I have an xbox360 that I want to get online, but getting it close enough to my physical internet connection really isn't an option. I do not have a wireless router in my house. I do have a MacBook running OS X 10.4.11 and an old PowerBook G4 running OS X 10.4.11 both with Airport cards.

What I want to do is have one laptop share the wired connection via Airport. The other laptop would get on that Airport network and share it to the 360 via ethernet. I've looked online and saw tutorials for getting it to work if you're using a wireless router, but none involving two macs like this. Following the tutorials that aren't specifically what I want, it's gotten as far as the DNS step when it tests the connection. Any help you guys can give would be great.

I'll try and give any other information you guys might need. Just ask.
 

Makosuke

macrumors 604
Aug 15, 2001
6,662
1,242
The Cool Part of CA, USA
Well, I don't know exactly how the 360's networking is set up, but what you're trying to do is at least theoretically possible. Here's what you basically want to do:

On the computer that is hooked to the modem, open the Sharing preference pane, go to the Internet tab, select "Built-in Ethernet" in the "Share ... from" popup, check your Airport card in the "To computers using" list, click the Airport Options button and select whatever level of security you're comfortable with.

Now go to the second laptop, turn on Airport, and see if you can get a connection to the Internet through the first computer (using whatever security setting and password you set up on the other computer). This far should work fine--I've done it many times.

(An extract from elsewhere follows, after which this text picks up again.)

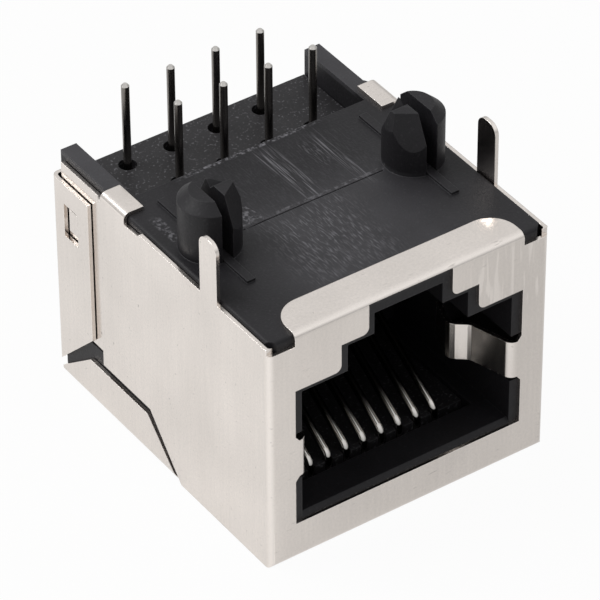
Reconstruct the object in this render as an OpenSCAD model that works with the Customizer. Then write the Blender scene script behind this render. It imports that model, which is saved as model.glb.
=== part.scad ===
// Shielded eight-way modular jack for a circuit board, stored lying on the flat
// face of its shield with the board side up.
//   x: across the port        y: from the port's mouth (low) to the rear (high)
//   z: from the flat face (0) up to the board side
// Inside the modules y is counted from the front face; seat() then moves the
// whole node so that the row's origin is at the centre of the footprint.

/* [Shield] */
// outer width of the folded shield, mm
shell_w = 15.75; // [15:0.05:17]
// depth from the front face to the rear panel's outer face, mm
shell_d = 18.05; // [17:0.05:20]
// height from the flat face to the board side, mm
shell_h = 13.35; // [12.5:0.05:15]
// sheet thickness, mm
sheet_t = 0.2; // [0.15:0.05:0.3]
// outer radius of every fold, mm
fold_r = 0.36; // [0.3:0.02:0.6]
// inward set of the side panel where the rear ear lies over it, mm
joggle = 0.25; // [0.2:0.01:0.4]
// height of the side panel's top edge below the board side, mm
side_drop = 0.38; // [0.2:0.02:0.8]
// depth of the notches beside the front flap, mm
notch_h = 0.72; // [0.4:0.02:1.2]

/* [Front flap] */
// width of the flap folded over the front edge, mm
flap_w = 12.8; // [10:0.1:14]
// depth of the flap, mm
flap_d = 2.1; // [1.2:0.1:3.5]
// radius of the flap's free corners, mm
flap_r = 1.4; // [0.5:0.1:2]

/* [Port] */
// half width of the shield's opening, mm
open_hw = 6.4; // [6.1:0.05:6.8]
// lower edge of the opening, mm
open_z0 = 2.12; // [1.8:0.02:3]
// top of the opening's widest part, mm
open_z1 = 10.05; // [9:0.05:11]
// top of the opening's first latch step, mm
open_z2 = 11.55; // [11:0.05:12.2]
// half width of the first latch step, mm
open_x1 = 3.86; // [3.5:0.02:4.2]
// half width of the second latch step, mm
open_x2 = 2.34; // [2:0.02:2.8]
// radius of the sheet's corners at the latch steps, mm
open_r = 0.35; // [0.1:0.05:0.6]
// how far the moulded port lies inside the opening on each side, mm
port_inset = 0.48; // [0.3:0.02:0.7]
// depth of the port from the front face to its back wall, mm
port_d = 9.6; // [8.5:0.1:10.5]
// thickness of the front wall that holds the plug's latch, mm
latch_wall = 1.7; // [1.2:0.1:2.5]

/* [Spring fingers] */
// lower edge of each grounding finger, mm
finger_z0 = 4.95; // [4:0.05:5.5]
// height of each grounding finger, mm
finger_h = 2.1; // [1.5:0.1:3]

/* [Board side] */
// distance between the two locating pegs, mm
peg_gap = 11.43; // [11.43:0.01:11.43]
// distance of the pegs in front of the rear panel, mm
peg_back = 10.25; // [9.8:0.05:10.7]
// radius of the pegs, mm
peg_r = 1.5; // [1.4:0.02:1.6]
// height of the pegs above the board side, mm
peg_h = 3.2; // [2.6:0.1:4]
// slot that splits each peg in two halves, mm
peg_slot = 0.6; // [0.4:0.05:0.9]
// height of the ribs that run through the pegs' slots, mm
rib_h = 0.14; // [0.1:0.01:0.18]
// distance of the ground tabs in front of the pegs, mm
tab_lead = 3.05; // [3.05:0.01:3.05]
// width of each ground tab, mm
tab_w = 1.35; // [1:0.05:1.8]
// height of tabs and tails above the board side, mm
tail_h = 3.05; // [2.5:0.05:3.6]

/* [Contacts] */
// wire diameter, mm
wire_d = 0.4; // [0.35:0.01:0.46]
// contact pitch in the port, mm
port_pitch = 1.016; // [1.016:0.001:1.02]
// pitch of the tails counted over both rows, mm
tail_pitch = 1.27; // [1.27:0.01:1.27]
// distance of the front row of tails behind the pegs, mm
row_lag = 6.35; // [6.35:0.01:6.35]
// distance between the two rows of tails, mm
row_gap = 2.54; // [2.54:0.01:2.54]
// radius of the hairpin bend at the mouth of the port, mm
hairpin_r = 0.65; // [0.45:0.05:0.7]
// distance of the hairpin bends behind the front face, mm
mouth_y = 2.75; // [2.6:0.05:3]
// rise of the contact springs, degrees
spring_a = 31; // [24:1:36]
// radius of the clearance holes round the tails, mm
tail_hole_r = 0.45; // [0.35:0.05:0.6]

/* [Fits] */
// gap between shield and moulding on each side, mm
shell_fit = 0.03; // [0.01:0.01:0.08]
// gap between housing and contact carrier, mm
carrier_fit = 0.03; // [0.01:0.01:0.08]
// gap round each wire in its groove or bore, mm
wire_fit = 0.03; // [0.02:0.01:0.06]

/* [Hidden] */
$fn = 48;
e = 0.02;
t = sheet_t;
ro = fold_r;
ri = fold_r - sheet_t;
er = ri + 0.02;                   // eased edges of the housing inside the folds
hw = shell_w / 2;                 // half width of the shield
in_hw = hw - t;                   // inner face of the side panels
strip_hw = hw - joggle;           // outer face of the set-in side strips
body_hw = in_hw - shell_fit;      // half width of the housing
tail_hw = strip_hw - t - shell_fit; // half width of the housing behind the set-in strips
top_z = shell_h - t;              // moulded board side
side_z = shell_h - side_drop;     // top edge of the side panels
tip_z = shell_h + tail_h;         // tips of tails and ground tabs
peg_y = shell_d - peg_back;       // pegs, counted from the front face
tab_y = peg_y - tab_lead;
row1_y = peg_y + row_lag;
row2_y = row1_y + row_gap;
wr = wire_d / 2;

// side panel
side_end = shell_d - 4.1;         // where the side panel starts to step in
strip_end = shell_d - 0.55;       // rear end of the set-in strip
side_low = 2.92;                  // lower edge of the side panel's rear half
over_y0 = side_end - 2.2;         // tab folded over on the board side
over_y1 = side_end - 0.2;
over_w = 1.12;
// rear ear and bottom strip
ear_y0 = shell_d - 3.15;
ear_top = shell_h - 1.5;
strip_h = 2.45;
win_y0 = shell_d - 2.22;
win_y1 = shell_d - 1.04;
win_z0 = 8.78;
win_z1 = 10.7;
rear_top = shell_h - 1.95;

// moulded port
port_hw = open_hw - port_inset;
port_z0 = open_z0 + 0.25;
port_z1 = open_z1 - 0.35;
port_z2 = open_z2 - 0.35;
port_z3 = top_z - 0.76;
port_x1 = open_x1 - port_inset;
port_x2 = open_x2 - port_inset + 0.05;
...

Next, still on the second laptop, go to that same Sharing pref pane and bring up Internet. This time, select "from" Airport, and check Built-in Ethernet in the "to" list.

At this point, if you hook your 360 to the second laptop with an ethernet cable (I expect you won't need to bother with a crossover cable--any cable should work) and tell the 360 to use DHCP, you should get a connection to the internet if everything is on and running.

Of course, should and will are different things, and I can't say I'd be surprised if this didn't work for some reason.

If you've already done all that and it's not working, sorry, no suggestions.
 

zfreak2004

macrumors newbie
Original poster
Mar 2, 2004
7
0
I've done all that. I've hooked it all up and plugged in the numbers that various tutorials have told me. Like this one. But the connection test always fails at the DNS part.
 

Makosuke

macrumors 604
Aug 15, 2001
6,662
1,242
The Cool Part of CA, USA
Hmm. If it's the DNS part that it's choking at, sounds like maybe the 360 isn't getting the necessary info via DHCP. Can't say I know why, and the only way to check that this is even working at all would be to hook another computer up in place of the 360 and see if it gets an IP address and DNS servers and such properly.

That's the only obvious thing I can think of, but of course it's also possible that in this three-step-sharing process something is dropping the ball, so to speak.